Raw records:
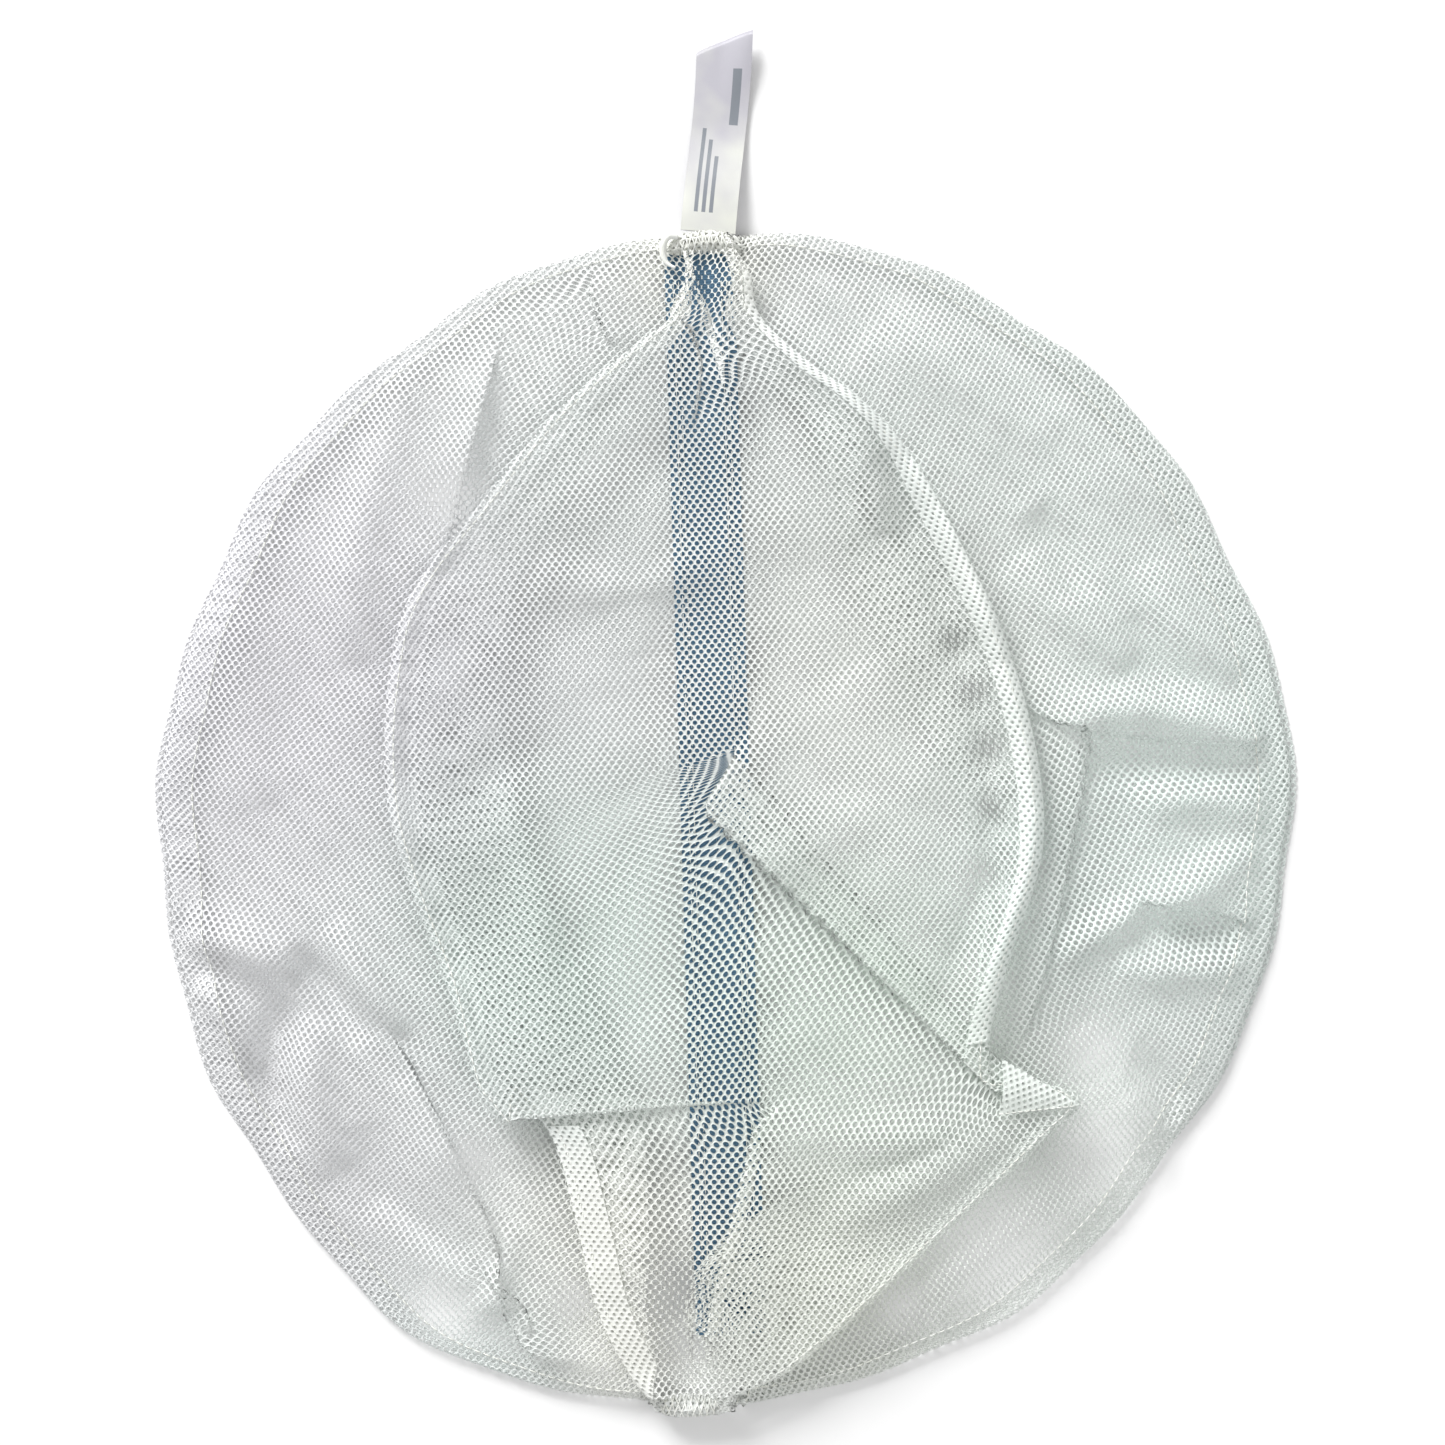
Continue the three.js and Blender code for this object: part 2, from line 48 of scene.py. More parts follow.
---
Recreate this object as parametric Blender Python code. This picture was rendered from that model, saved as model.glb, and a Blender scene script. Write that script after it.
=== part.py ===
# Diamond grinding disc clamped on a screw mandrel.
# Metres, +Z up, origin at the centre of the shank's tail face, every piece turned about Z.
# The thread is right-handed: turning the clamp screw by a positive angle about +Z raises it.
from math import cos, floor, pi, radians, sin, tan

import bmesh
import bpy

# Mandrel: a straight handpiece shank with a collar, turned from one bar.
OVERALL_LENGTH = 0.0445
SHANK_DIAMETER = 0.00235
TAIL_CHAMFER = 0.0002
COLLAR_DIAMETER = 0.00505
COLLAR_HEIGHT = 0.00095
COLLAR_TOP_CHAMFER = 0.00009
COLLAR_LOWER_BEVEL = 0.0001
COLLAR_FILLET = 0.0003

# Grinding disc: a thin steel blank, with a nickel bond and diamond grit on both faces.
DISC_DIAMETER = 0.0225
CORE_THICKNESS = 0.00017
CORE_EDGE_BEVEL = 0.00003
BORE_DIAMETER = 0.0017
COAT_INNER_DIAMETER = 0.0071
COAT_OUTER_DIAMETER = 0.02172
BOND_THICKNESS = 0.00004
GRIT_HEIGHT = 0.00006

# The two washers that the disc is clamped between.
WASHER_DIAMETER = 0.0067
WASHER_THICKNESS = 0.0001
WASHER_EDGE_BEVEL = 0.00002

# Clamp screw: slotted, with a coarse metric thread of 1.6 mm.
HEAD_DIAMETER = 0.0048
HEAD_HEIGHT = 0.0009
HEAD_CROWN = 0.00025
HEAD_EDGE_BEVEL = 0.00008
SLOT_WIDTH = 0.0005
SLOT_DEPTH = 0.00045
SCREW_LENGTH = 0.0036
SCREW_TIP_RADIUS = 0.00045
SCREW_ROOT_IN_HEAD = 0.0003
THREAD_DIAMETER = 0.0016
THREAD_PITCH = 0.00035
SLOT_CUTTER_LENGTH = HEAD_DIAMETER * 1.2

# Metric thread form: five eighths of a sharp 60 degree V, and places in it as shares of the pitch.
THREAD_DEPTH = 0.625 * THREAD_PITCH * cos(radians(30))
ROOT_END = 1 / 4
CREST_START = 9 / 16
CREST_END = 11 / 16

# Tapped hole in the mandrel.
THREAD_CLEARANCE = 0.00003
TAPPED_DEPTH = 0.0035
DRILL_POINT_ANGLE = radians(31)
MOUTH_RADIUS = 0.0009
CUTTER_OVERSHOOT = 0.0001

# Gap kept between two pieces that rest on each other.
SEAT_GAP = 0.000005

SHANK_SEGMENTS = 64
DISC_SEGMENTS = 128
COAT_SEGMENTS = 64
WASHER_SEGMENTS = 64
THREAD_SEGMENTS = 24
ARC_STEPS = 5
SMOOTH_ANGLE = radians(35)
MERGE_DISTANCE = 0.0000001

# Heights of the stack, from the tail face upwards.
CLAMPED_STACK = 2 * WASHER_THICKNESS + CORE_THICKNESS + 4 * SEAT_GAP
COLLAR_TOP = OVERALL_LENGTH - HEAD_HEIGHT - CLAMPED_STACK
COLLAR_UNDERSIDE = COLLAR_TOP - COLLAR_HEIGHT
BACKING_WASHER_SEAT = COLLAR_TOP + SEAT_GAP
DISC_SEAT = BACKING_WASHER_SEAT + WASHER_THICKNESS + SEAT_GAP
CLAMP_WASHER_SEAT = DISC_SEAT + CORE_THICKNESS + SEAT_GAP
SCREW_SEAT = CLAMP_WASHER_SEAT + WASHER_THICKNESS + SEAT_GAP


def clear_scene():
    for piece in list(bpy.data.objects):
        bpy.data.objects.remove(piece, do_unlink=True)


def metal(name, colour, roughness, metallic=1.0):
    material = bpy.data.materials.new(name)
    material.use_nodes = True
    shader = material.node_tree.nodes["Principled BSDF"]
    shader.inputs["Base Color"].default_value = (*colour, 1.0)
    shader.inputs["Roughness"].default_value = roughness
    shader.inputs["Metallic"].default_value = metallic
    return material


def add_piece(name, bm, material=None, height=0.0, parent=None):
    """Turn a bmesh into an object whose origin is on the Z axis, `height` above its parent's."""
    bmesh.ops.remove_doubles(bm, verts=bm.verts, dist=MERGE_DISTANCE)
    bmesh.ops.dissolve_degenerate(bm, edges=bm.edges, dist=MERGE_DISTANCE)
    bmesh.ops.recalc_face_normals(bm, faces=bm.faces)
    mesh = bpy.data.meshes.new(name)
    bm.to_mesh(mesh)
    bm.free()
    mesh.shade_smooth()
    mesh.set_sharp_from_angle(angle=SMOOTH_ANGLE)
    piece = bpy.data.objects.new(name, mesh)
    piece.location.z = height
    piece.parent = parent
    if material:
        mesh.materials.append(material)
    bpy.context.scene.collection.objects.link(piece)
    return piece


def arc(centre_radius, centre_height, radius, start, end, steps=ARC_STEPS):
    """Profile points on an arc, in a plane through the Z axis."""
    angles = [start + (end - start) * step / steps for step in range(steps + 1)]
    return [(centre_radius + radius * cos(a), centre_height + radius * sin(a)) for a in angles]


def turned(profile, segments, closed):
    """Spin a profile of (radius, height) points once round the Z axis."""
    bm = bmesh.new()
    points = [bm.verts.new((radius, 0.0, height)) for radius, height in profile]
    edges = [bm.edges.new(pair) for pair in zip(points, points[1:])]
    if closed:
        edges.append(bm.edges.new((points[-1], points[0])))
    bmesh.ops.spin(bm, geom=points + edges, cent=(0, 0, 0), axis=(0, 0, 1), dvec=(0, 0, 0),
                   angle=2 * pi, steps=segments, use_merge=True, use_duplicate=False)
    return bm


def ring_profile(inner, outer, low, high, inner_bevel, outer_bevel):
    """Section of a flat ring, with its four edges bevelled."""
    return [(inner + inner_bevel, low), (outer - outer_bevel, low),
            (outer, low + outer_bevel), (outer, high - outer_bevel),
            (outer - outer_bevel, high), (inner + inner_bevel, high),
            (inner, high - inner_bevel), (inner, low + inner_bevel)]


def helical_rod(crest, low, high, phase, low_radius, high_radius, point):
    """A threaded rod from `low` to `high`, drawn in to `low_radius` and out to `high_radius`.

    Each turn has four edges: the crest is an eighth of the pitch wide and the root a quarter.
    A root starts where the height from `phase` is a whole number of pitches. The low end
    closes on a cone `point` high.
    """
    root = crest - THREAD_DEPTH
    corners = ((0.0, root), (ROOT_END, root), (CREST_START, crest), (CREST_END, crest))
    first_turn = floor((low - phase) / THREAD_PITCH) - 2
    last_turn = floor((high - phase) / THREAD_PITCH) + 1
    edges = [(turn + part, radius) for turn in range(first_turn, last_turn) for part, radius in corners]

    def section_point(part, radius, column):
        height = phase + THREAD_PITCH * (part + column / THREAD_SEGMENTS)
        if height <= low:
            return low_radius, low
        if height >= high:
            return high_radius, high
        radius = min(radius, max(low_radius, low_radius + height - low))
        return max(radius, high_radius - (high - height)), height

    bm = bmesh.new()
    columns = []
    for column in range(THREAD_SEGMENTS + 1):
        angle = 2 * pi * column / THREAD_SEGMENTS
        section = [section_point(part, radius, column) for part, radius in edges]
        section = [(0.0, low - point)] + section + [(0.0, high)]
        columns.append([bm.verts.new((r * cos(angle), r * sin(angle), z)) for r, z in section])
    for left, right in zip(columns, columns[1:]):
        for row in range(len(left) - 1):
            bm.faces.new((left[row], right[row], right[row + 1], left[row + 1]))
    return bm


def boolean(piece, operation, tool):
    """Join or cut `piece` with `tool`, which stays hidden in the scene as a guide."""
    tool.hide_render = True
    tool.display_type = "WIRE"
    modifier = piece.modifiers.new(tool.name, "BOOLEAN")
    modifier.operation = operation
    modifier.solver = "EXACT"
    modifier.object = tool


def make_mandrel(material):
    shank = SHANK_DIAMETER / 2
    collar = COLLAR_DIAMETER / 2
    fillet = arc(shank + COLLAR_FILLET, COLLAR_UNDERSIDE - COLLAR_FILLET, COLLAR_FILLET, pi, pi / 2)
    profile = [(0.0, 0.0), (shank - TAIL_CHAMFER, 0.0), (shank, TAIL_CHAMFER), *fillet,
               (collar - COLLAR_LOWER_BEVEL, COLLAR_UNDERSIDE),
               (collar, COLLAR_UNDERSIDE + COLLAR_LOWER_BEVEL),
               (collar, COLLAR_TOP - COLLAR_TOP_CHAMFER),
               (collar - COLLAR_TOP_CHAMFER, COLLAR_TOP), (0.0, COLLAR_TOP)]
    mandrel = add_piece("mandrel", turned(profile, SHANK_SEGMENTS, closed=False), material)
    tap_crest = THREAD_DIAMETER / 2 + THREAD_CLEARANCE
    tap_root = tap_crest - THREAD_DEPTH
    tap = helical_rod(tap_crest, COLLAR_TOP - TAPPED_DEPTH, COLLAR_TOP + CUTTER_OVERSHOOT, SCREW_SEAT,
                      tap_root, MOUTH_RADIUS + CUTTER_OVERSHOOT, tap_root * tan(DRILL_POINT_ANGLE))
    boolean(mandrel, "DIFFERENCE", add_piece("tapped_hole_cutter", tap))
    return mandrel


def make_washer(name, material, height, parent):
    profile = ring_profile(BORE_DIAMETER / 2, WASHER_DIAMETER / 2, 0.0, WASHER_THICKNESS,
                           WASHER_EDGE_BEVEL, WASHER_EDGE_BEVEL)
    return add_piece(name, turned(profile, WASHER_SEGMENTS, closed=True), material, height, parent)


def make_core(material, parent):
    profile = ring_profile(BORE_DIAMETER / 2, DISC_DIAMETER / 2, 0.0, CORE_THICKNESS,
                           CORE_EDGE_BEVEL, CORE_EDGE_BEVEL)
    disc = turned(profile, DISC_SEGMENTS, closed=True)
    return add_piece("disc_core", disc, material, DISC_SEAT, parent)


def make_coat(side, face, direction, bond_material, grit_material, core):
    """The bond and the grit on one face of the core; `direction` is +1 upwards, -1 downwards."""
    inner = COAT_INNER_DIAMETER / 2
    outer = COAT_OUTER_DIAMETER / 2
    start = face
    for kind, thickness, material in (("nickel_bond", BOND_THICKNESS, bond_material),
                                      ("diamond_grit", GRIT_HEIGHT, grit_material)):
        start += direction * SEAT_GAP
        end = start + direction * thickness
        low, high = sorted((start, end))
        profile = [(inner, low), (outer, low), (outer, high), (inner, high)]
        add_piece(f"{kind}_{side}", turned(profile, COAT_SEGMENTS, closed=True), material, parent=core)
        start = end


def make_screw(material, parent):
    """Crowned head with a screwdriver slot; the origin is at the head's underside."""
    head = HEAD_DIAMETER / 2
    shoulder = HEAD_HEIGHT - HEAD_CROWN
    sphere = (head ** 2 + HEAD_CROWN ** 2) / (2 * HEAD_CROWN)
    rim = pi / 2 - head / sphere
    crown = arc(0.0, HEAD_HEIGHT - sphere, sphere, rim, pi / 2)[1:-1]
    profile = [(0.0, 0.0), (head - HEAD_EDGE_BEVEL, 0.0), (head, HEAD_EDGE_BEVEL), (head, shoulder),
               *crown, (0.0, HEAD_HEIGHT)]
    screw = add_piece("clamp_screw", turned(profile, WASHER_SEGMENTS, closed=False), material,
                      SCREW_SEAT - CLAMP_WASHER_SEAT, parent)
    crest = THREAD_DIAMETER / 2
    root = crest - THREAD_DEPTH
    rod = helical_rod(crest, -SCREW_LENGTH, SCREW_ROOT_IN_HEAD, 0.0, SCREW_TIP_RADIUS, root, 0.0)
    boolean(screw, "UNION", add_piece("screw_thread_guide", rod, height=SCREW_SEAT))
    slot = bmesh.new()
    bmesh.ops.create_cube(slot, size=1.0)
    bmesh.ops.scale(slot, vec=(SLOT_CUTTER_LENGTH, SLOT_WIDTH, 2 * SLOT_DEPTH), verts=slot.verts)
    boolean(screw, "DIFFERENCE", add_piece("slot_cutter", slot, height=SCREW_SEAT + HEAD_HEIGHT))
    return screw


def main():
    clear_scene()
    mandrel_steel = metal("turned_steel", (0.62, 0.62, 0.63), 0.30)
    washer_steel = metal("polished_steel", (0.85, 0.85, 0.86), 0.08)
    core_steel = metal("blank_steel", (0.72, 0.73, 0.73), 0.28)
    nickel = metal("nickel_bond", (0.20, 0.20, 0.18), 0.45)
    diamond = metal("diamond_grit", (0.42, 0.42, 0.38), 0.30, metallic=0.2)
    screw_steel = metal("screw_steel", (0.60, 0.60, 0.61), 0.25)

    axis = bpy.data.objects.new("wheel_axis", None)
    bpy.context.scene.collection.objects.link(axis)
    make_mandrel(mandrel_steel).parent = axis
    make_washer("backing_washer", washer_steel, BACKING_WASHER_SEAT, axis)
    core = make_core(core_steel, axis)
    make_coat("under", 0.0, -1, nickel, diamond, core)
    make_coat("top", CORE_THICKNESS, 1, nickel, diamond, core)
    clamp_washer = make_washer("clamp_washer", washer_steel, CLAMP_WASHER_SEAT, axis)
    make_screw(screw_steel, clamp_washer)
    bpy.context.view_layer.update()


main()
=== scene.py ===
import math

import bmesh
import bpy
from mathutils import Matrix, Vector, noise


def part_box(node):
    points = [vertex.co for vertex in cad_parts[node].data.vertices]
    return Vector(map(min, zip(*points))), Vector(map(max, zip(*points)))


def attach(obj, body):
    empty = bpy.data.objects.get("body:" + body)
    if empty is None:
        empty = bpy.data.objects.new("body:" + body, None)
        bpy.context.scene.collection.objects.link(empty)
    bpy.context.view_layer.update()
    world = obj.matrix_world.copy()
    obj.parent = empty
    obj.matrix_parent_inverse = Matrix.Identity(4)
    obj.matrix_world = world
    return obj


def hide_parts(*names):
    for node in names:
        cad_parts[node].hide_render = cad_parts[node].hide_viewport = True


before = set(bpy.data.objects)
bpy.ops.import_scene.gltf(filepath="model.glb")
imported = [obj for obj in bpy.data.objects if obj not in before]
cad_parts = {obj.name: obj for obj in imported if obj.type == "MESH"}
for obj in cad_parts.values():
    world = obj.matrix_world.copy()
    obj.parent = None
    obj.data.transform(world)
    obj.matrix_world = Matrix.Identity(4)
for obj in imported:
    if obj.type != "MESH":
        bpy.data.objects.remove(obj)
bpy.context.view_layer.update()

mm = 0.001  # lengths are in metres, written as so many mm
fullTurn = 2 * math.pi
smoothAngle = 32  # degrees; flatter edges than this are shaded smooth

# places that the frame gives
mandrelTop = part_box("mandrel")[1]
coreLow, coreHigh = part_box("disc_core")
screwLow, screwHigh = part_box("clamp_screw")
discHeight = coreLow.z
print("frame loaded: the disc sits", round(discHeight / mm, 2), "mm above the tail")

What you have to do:
Determine the number of lines in the records that include the string "this", and respond with that number only.

Written response:
3